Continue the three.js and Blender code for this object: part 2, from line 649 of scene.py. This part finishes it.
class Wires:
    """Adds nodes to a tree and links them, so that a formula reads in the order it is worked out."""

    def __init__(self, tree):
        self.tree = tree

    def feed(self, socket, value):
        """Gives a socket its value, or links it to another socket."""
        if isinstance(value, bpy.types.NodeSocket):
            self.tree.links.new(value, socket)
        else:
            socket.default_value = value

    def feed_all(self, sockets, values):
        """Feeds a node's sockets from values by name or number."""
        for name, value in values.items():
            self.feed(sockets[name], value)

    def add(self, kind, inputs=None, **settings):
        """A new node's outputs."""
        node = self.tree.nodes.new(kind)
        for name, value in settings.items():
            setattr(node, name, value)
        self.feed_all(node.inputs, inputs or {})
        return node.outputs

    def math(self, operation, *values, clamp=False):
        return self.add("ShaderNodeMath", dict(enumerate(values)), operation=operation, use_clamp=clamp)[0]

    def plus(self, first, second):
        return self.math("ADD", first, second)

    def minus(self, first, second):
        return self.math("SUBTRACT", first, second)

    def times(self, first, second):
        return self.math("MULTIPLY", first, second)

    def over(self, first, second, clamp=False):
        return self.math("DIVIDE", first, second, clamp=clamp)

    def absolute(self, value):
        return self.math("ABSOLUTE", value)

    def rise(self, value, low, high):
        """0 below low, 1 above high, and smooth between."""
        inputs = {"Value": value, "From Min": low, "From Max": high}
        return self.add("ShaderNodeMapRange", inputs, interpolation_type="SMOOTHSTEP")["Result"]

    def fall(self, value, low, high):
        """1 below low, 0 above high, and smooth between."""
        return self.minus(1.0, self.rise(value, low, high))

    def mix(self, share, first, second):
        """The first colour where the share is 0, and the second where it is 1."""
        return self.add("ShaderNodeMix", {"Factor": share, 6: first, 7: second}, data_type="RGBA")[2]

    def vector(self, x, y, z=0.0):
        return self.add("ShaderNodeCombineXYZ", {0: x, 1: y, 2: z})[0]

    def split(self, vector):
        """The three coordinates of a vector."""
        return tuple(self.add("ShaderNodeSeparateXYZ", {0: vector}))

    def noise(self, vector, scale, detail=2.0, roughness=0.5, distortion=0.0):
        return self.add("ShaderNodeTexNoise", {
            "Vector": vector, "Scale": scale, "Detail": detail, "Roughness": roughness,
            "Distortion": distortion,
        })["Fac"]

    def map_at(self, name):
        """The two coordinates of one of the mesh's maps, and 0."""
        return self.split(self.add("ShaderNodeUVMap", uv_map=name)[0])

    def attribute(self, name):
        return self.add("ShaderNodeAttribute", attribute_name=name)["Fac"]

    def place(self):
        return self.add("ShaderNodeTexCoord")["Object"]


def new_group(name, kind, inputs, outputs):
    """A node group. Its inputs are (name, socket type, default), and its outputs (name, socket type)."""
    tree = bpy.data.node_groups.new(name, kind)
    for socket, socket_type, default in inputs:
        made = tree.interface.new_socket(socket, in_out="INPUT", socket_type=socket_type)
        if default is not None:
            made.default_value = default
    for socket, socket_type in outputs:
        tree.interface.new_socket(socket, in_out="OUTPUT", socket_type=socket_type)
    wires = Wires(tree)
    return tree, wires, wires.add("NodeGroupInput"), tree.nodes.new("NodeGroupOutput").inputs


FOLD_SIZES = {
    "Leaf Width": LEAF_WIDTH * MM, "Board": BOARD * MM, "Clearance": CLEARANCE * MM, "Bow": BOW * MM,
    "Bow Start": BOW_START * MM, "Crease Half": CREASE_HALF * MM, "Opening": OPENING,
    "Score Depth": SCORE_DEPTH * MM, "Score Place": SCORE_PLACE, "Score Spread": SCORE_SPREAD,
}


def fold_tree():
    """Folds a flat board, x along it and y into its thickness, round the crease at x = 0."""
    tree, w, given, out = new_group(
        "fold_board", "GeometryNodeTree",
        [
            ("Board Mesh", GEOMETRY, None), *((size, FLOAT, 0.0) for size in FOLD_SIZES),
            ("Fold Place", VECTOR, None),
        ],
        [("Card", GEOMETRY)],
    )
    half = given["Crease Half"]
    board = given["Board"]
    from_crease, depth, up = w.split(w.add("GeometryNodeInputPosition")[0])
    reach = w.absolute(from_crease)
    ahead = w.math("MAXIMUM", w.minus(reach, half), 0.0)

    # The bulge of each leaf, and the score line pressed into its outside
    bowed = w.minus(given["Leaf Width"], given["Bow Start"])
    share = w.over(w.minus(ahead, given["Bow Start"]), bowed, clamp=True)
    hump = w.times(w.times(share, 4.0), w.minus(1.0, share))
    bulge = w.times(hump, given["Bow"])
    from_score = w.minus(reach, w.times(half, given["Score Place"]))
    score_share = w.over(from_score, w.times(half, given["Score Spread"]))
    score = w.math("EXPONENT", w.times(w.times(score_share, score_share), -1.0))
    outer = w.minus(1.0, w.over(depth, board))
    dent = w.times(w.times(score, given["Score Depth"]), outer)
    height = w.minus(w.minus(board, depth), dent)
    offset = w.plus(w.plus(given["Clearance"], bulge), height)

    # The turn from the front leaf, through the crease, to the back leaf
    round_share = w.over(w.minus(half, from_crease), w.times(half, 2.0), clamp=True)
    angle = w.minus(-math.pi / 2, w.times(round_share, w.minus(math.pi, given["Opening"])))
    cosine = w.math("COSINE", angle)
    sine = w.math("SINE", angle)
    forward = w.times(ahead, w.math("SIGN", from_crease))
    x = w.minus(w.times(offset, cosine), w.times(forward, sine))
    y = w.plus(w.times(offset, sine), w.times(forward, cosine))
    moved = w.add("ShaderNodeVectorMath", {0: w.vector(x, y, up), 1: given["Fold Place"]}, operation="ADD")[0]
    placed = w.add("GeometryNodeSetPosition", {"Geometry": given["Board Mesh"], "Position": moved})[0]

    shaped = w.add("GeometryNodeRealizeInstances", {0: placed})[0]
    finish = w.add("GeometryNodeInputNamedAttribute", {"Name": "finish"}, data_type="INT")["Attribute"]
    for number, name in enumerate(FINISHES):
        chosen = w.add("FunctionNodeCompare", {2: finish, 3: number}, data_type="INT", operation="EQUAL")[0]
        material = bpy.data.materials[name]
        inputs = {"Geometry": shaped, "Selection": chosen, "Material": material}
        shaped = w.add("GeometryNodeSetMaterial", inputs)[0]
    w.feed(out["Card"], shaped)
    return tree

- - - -

=== Do this ===
Type the material above out again, exactly.

=== Output for this task ===
Continue the three.js and Blender code for this object: part 2, from line 649 of scene.py. This part finishes it.
class Wires:
    """Adds nodes to a tree and links them, so that a formula reads in the order it is worked out."""

    def __init__(self, tree):
        self.tree = tree

    def feed(self, socket, value):
        """Gives a socket its value, or links it to another socket."""
        if isinstance(value, bpy.types.NodeSocket):
            self.tree.links.new(value, socket)
        else:
            socket.default_value = value

    def feed_all(self, sockets, values):
        """Feeds a node's sockets from values by name or number."""
        for name, value in values.items():
            self.feed(sockets[name], value)

    def add(self, kind, inputs=None, **settings):
        """A new node's outputs."""
        node = self.tree.nodes.new(kind)
        for name, value in settings.items():
            setattr(node, name, value)
        self.feed_all(node.inputs, inputs or {})
        return node.outputs

    def math(self, operation, *values, clamp=False):
        return self.add("ShaderNodeMath", dict(enumerate(values)), operation=operation, use_clamp=clamp)[0]

    def plus(self, first, second):
        return self.math("ADD", first, second)

    def minus(self, first, second):
        return self.math("SUBTRACT", first, second)

    def times(self, first, second):
        return self.math("MULTIPLY", first, second)

    def over(self, first, second, clamp=False):
        return self.math("DIVIDE", first, second, clamp=clamp)

    def absolute(self, value):
        return self.math("ABSOLUTE", value)

    def rise(self, value, low, high):
        """0 below low, 1 above high, and smooth between."""
        inputs = {"Value": value, "From Min": low, "From Max": high}
        return self.add("ShaderNodeMapRange", inputs, interpolation_type="SMOOTHSTEP")["Result"]

    def fall(self, value, low, high):
        """1 below low, 0 above high, and smooth between."""
        return self.minus(1.0, self.rise(value, low, high))

    def mix(self, share, first, second):
        """The first colour where the share is 0, and the second where it is 1."""
        return self.add("ShaderNodeMix", {"Factor": share, 6: first, 7: second}, data_type="RGBA")[2]

    def vector(self, x, y, z=0.0):
        return self.add("ShaderNodeCombineXYZ", {0: x, 1: y, 2: z})[0]

    def split(self, vector):
        """The three coordinates of a vector."""
        return tuple(self.add("ShaderNodeSeparateXYZ", {0: vector}))

    def noise(self, vector, scale, detail=2.0, roughness=0.5, distortion=0.0):
        return self.add("ShaderNodeTexNoise", {
            "Vector": vector, "Scale": scale, "Detail": detail, "Roughness": roughness,
            "Distortion": distortion,
        })["Fac"]

    def map_at(self, name):
        """The two coordinates of one of the mesh's maps, and 0."""
        return self.split(self.add("ShaderNodeUVMap", uv_map=name)[0])

    def attribute(self, name):
        return self.add("ShaderNodeAttribute", attribute_name=name)["Fac"]

    def place(self):
        return self.add("ShaderNodeTexCoord")["Object"]


def new_group(name, kind, inputs, outputs):
    """A node group. Its inputs are (name, socket type, default), and its outputs (name, socket type)."""
    tree = bpy.data.node_groups.new(name, kind)
    for socket, socket_type, default in inputs:
        made = tree.interface.new_socket(socket, in_out="INPUT", socket_type=socket_type)
        if default is not None:
            made.default_value = default
    for socket, socket_type in outputs:
        tree.interface.new_socket(socket, in_out="OUTPUT", socket_type=socket_type)
    wires = Wires(tree)
    return tree, wires, wires.add("NodeGroupInput"), tree.nodes.new("NodeGroupOutput").inputs


FOLD_SIZES = {
    "Leaf Width": LEAF_WIDTH * MM, "Board": BOARD * MM, "Clearance": CLEARANCE * MM, "Bow": BOW * MM,
    "Bow Start": BOW_START * MM, "Crease Half": CREASE_HALF * MM, "Opening": OPENING,
    "Score Depth": SCORE_DEPTH * MM, "Score Place": SCORE_PLACE, "Score Spread": SCORE_SPREAD,
}


def fold_tree():
    """Folds a flat board, x along it and y into its thickness, round the crease at x = 0."""
    tree, w, given, out = new_group(
        "fold_board", "GeometryNodeTree",
        [
            ("Board Mesh", GEOMETRY, None), *((size, FLOAT, 0.0) for size in FOLD_SIZES),
            ("Fold Place", VECTOR, None),
        ],
        [("Card", GEOMETRY)],
    )
    half = given["Crease Half"]
    board = given["Board"]
    from_crease, depth, up = w.split(w.add("GeometryNodeInputPosition")[0])
    reach = w.absolute(from_crease)
    ahead = w.math("MAXIMUM", w.minus(reach, half), 0.0)

    # The bulge of each leaf, and the score line pressed into its outside
    bowed = w.minus(given["Leaf Width"], given["Bow Start"])
    share = w.over(w.minus(ahead, given["Bow Start"]), bowed, clamp=True)
    hump = w.times(w.times(share, 4.0), w.minus(1.0, share))
    bulge = w.times(hump, given["Bow"])
    from_score = w.minus(reach, w.times(half, given["Score Place"]))
    score_share = w.over(from_score, w.times(half, given["Score Spread"]))
    score = w.math("EXPONENT", w.times(w.times(score_share, score_share), -1.0))
    outer = w.minus(1.0, w.over(depth, board))
    dent = w.times(w.times(score, given["Score Depth"]), outer)
    height = w.minus(w.minus(board, depth), dent)
    offset = w.plus(w.plus(given["Clearance"], bulge), height)

    # The turn from the front leaf, through the crease, to the back leaf
    round_share = w.over(w.minus(half, from_crease), w.times(half, 2.0), clamp=True)
    angle = w.minus(-math.pi / 2, w.times(round_share, w.minus(math.pi, given["Opening"])))
    cosine = w.math("COSINE", angle)
    sine = w.math("SINE", angle)
    forward = w.times(ahead, w.math("SIGN", from_crease))
    x = w.minus(w.times(offset, cosine), w.times(forward, sine))
    y = w.plus(w.times(offset, sine), w.times(forward, cosine))
    moved = w.add("ShaderNodeVectorMath", {0: w.vector(x, y, up), 1: given["Fold Place"]}, operation="ADD")[0]
    placed = w.add("GeometryNodeSetPosition", {"Geometry": given["Board Mesh"], "Position": moved})[0]

    shaped = w.add("GeometryNodeRealizeInstances", {0: placed})[0]
    finish = w.add("GeometryNodeInputNamedAttribute", {"Name": "finish"}, data_type="INT")["Attribute"]
    for number, name in enumerate(FINISHES):
        chosen = w.add("FunctionNodeCompare", {2: finish, 3: number}, data_type="INT", operation="EQUAL")[0]
        material = bpy.data.materials[name]
        inputs = {"Geometry": shaped, "Selection": chosen, "Material": material}
        shaped = w.add("GeometryNodeSetMaterial", inputs)[0]
    w.feed(out["Card"], shaped)
    return tree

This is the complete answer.